Ethereum Classic [ETC] hovered over a key support level with bears primed to crack the level.
24-hour liquidation data showed longs suffered liquidation worth $410.98k.
Bitcoin’s [BTC] failure to sustain its price rebound over the past 24 hours continued the bearish sentiment in the market. This was reflected in Ethereum Classic’s [ETC] price action, as its bearish slide saw it sink toward a key support level.
With market conditions remaining choppy, bears can seize the opportunity to flip ETC bearish on the higher timeframes.
Break of $17.66 support level key factor for further bearish gains
Source: ETC/USDT on Trading View
ETC’s sharp rejection at the $23 resistance level saw it break below the $20.2 support level. Furthermore, a retest of this new resistance level led to further selling pressure which saw a test of the $17.66 support level.
The bulls that attempted to rebound from the $17.66 support level were curtailed by the bearish trendline. This kept ETC’s price close to the support level, blocking any further upside. If the bearish trend persists along with BTC’s declining price, the support level could cave to the selling pressure in the coming days.
Despite the bearish momentum, bulls have precedent to rally from this support level, as seen on 29 June. However, a rally will have to contend with the trendline resistance for sustained gains.
In the meantime, the Relative Strength Index (RSI) headed toward the oversold zone while the On-Balance Volume (OBV) remained flat.

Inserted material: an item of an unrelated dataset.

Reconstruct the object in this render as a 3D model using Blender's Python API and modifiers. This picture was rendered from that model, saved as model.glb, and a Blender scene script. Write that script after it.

This highlighted the lack of buying power and both indicators suggested a bearish leaning for ETC.
Bears back in the futures market
Source: Coinglass
The liquidation data from Coinglass hinted at discouraged buyers. The on-chain metric showed that long positions worth $410.98k were liquidated over the past 24 hours.
This amounted to 88% of the total liquidations within the period. This reinforced the difficulty bulls could encounter in their attempts to rebound from the current price level.
Disclaimer: The information presented does not constitute financial, investment, trading, or other types of advice and is solely the writer’s opinion.